Bébés secoués: un drame sans fin
(Texte: Aude Raimondi)
Des pleurs à répétition, des parents excédés et le geste de trop. Un nourrisson n’a pas une musculature aussi forte que celle d’un adulte. S’il est secoué, sa tête oscille d’avant en arrière. Ce mouvement peut avoir des conséquences dramatiques sur le bon fonctionnement du cerveau de l’enfant et même entraîner son décès.
Poser le diagnostic
Quand le cerveau bouge dans la boîte crânienne d’un bébé, les veines qui le connectent à son enveloppe subissent des lésions. Des hématomes se forment alors dans cette zone, sans compter le risque d’hémorragie au fond de l’œil (sur la rétine), lié à la forte pression dans le système veineux. Mais ces saignements sont parfois difficiles à repérer, même sur l’imagerie médicale.
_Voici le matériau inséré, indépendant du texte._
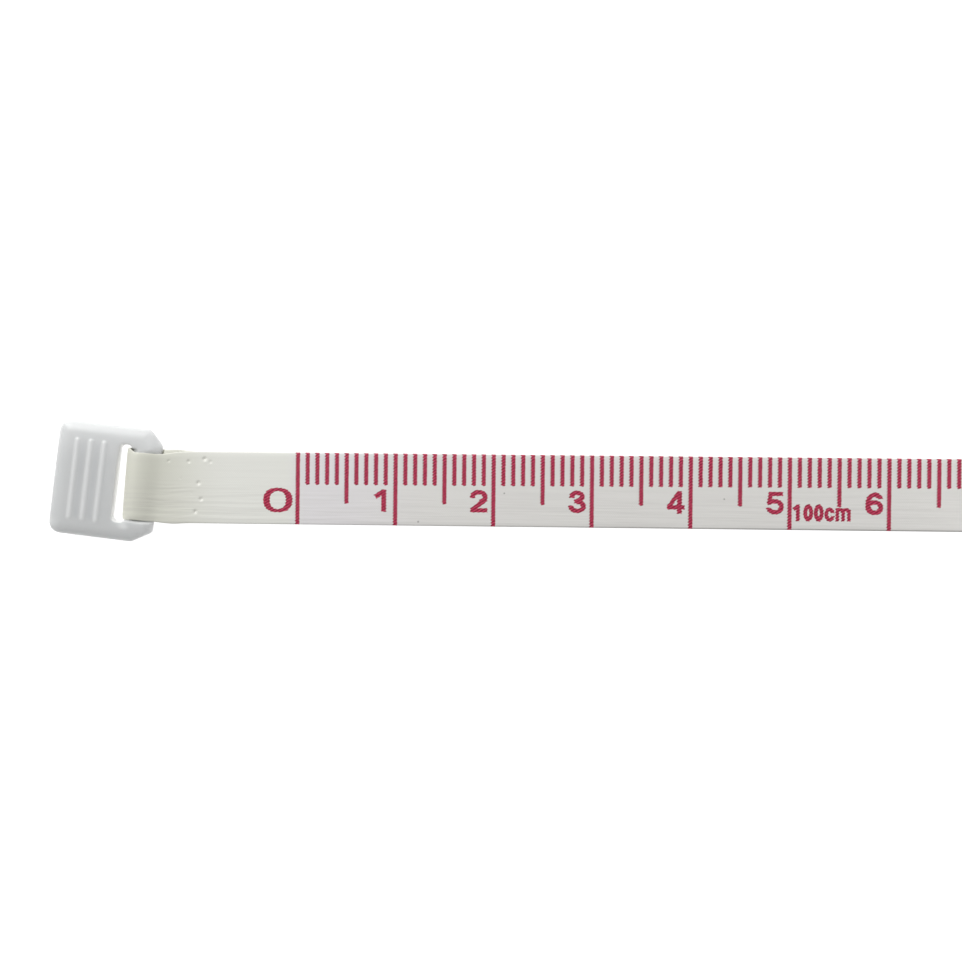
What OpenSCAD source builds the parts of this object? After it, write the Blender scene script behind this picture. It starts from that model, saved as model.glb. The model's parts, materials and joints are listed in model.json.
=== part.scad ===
// Pocket tape measure, 1 m, spring-retracting, with a push-button brake.
// Millimetres. X runs along the tape, which leaves the case towards -X. Y is the reel's axis and the
// tape's width, with the button on -Y. Z is up, and the scale's printed face is up.
// The origin is on the case's base plane, under the reel's axis.

/* [Case] */
// Height of the case from base to top
case_h = 35.2; // [34.8:0.2:37]
// Thickness of the case across the tape
case_t = 11.2; // [11.2:0.1:12]
// Wall of the shells
wall = 1.4; // [1.3:0.05:1.4]
// Height of the mouth's slot
mouth_gap = 1.3; // [1.1:0.1:1.4]

/* [Tape] */
// Width of the tape
tape_w = 7.35; // [6.8:0.05:7.4]
// Thickness of the woven tape
tape_t = 0.3; // [0.25:0.01:0.32]
// Length of tape from the mouth to the zero mark
free_length = 70; // [40:5:90]
// Distance from the zero mark back to the pull tab's bar
leader = 15.85; // [14:0.05:18]

/* [Pull tab] */
// Length of the tab along the tape
tab_l = 10.73; // [10:0.01:12]
// Width of the tab across the tape
tab_w = 11.66; // [11.2:0.02:13]
// Thickness of the tab
tab_t = 2.0; // [1.8:0.1:2.2]
// Angle at which the tab lies across the tape, in degrees
tab_skew = 6.4; // [0:0.1:8]
// Number of grip ribs on each face
rib_count = 3; // [1:1:3]

/* [Button] */
// Radius of the button's cap
cap_r = 5.32; // [5:0.02:5.4]
// Travel of the button
travel = 1.0; // [0.6:0.1:1]
// Height of the cap above the case
cap_proud = 1.0; // [1:0.1:1.4]

/* [Hidden] */
$fn = 48;
eps = 0.01;

// Reel and room for it
axis_z = case_h / 2;
room_r = axis_z - 1.7;              // reel room's radius
pack_r = room_r - 0.85;             // outside of the wound tape
lay_pitch = tape_t + 0.015;         // one turn of tape on the reel
drum_r = 11.5;
drum_in_r = drum_r - 1.3;
rib_wall = 0.9;                     // ring rib round the reel

// Levels along Y, from the front face to the back face
front_y = -case_t / 2;
back_y = case_t / 2;
front_in = front_y + wall;
back_in = back_y - wall;
split_y = -0.8;                     // parting plane of the shells
collar_y = front_in + 1.1;          // tip of the button's guide collar
web_y = collar_y + 0.2;             // front of the drum's web
web_t = 1.0;
ring_y0 = web_y + web_t + 0.05;     // friction ring
disc_y0 = ring_y0 + 0.3;            // brake disc
clip_y0 = disc_y0 + 0.6;            // retaining clip
stem_end = clip_y0 + 0.2;
plate_y0 = stem_end + 1.1;          // spring plate, clear of the pressed stem
strip_y0 = plate_y0 + 0.3;          // mainspring
strip_y1 = back_in - 0.95;
cover_y0 = strip_y1 + 0.1;          // spring cover
cover_y1 = back_in - 0.3;

// Case outline in the XZ plane: circles [x, z, r] in anticlockwise order, wrapped by tangents
mouth_x = -19.8;
CORNERS = [[mouth_x + 1.5, 1.5, 1.5], [11.6, 6, 6], [8.6, case_h - 9, 9], [-8.6, case_h - 9, 9],
           [mouth_x + 1.5, 5.5, 1.5]];
SCREWS = [[-12.75, case_h - 4.85], [12.8, 4.8], [-15.2, 6.2]];
LUG = [13.2, case_h - 4.4];
lug_r = 1.5;
boss_r = 1.9;
lug_boss_r = 2.4;
screw_r = 0.75;
head_r = 1.5;
head_seat = back_y - 1.0;

// Tape line
tape_z = axis_z - pack_r + tape_t / 2;   // middle of the tape's thickness
zero_x = mouth_x - free_length;
bar_x = zero_x - leader;
loop_x = zero_x - 9;                     // where the folded end lies flat on the tape
mouth_half = 4.0;

// Pull tab, measured from its bar's axis
tab_z = tape_z;
bar_l = 2.98;
bar_t = 1.3;
bar_back = 1.49;                         // from the bar's axis to the tab's straight end
tab_shift = 0.11;                        // the tab lies this much further towards the ticked edge
slot_w = 1.31;
slot_l = 7.88;
rib_pitch = 1.4;
rib_r = 0.27;
rib_l = 8.63;
rib_first = 2.03;                        // from the tab's round end to the first rib
fold_gap = 0.1;                          // between the bar and the tape round it
fold_half = 3.35;                        // half width of the tape at the fold

// Button stem and post
hole_r = 5.4;
cap_front = front_y - cap_proud;
cap_back = front_in - 0.2;
ear_r = 6.0;
ear_w = 1.6;
ear_y0 = front_y + 0.55;
shoulder_r = 3.1;
stem_r = 2.9;
stem_bore = 2.0;
bore_y0 = cap_front + 1.4;
post_r = 2.6;
nose_r = 1.5;
nose_y = stem_end + 0.25;
post_y0 = plate_y0 - 0.05;
bearing_r = post_r + 0.05;

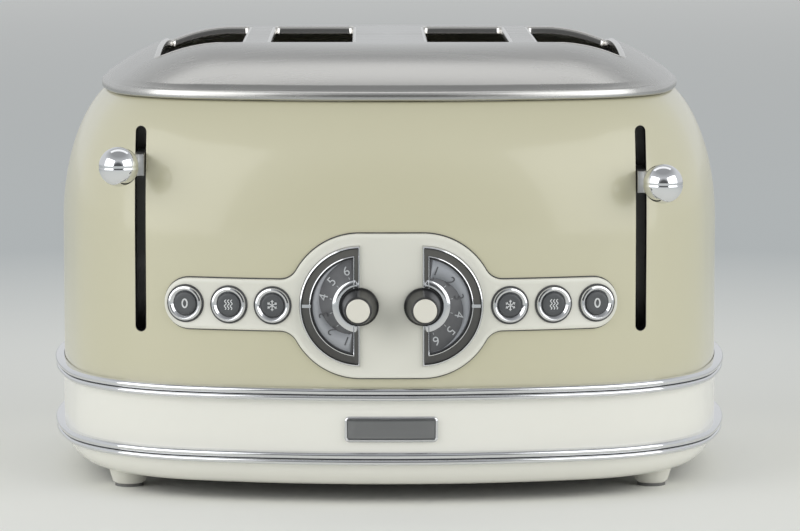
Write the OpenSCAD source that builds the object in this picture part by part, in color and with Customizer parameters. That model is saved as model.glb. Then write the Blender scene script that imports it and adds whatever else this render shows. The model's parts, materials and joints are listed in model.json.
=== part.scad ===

En Suisse, les bébés secoués sont pris en charge dans les centres hospitaliers universitaires par des équipes spécialisées dans les cas de maltraitance des enfants. Elles ont pour rôle d’identifier et poser le diagnostic. «Quand la situation est complexe, nous ,collaborons avec des neuroradiologues, des chirurgiens pédiatres et parfois des médecins légistes, explique Sarah Depallens, pédiatre au Centre hospitalier universitaire vaudois (CHUV). Cela permet d’écarter les diagnostics rares de maladies métaboliques qui pourraient expliquer des saignements».
Immense zone grise
Il existe en outre des bébés secoués qui passent sous les radars des médecins. Les symptômes ne sont parfois pas assez importants pour interpeller les parents. Pourtant, ces enfants ont des risques de développer par la suite des troubles de l’apprentissage, du comportement et des difficultés psychocognitives. «Il y a une cécité de la population à ce sujet, estime Sarah Depallens. Si c’est arrivé chez la maman de jour, par exemple, elle va avoir terriblement honte et risque de ne pas avouer. Les professionnels aussi ont tendance à être aveuglés, tant il est difficile d’imaginer une maltraitance sur un tout petit bébé».
Prévention lacunaire
Dans une grande majorité des cas, les agresseurs vivent sous le même toit que le bébé secoué. Il s’agit le plus souvent du père ou du conjoint de la mère. Lors des contrôles médicaux, les pédiatres font de la prévention en essayant, par exemple, de savoir si le bébé pleure beaucoup. Mais ce sont souvent les femmes qui amènent les enfants en consultation. Un grand nombre de pères ne bénéficient donc pas du message. Une campagne de prévention d’ampleur nationale serait sans doute bénéfique pour réduire ce type de maltraitance.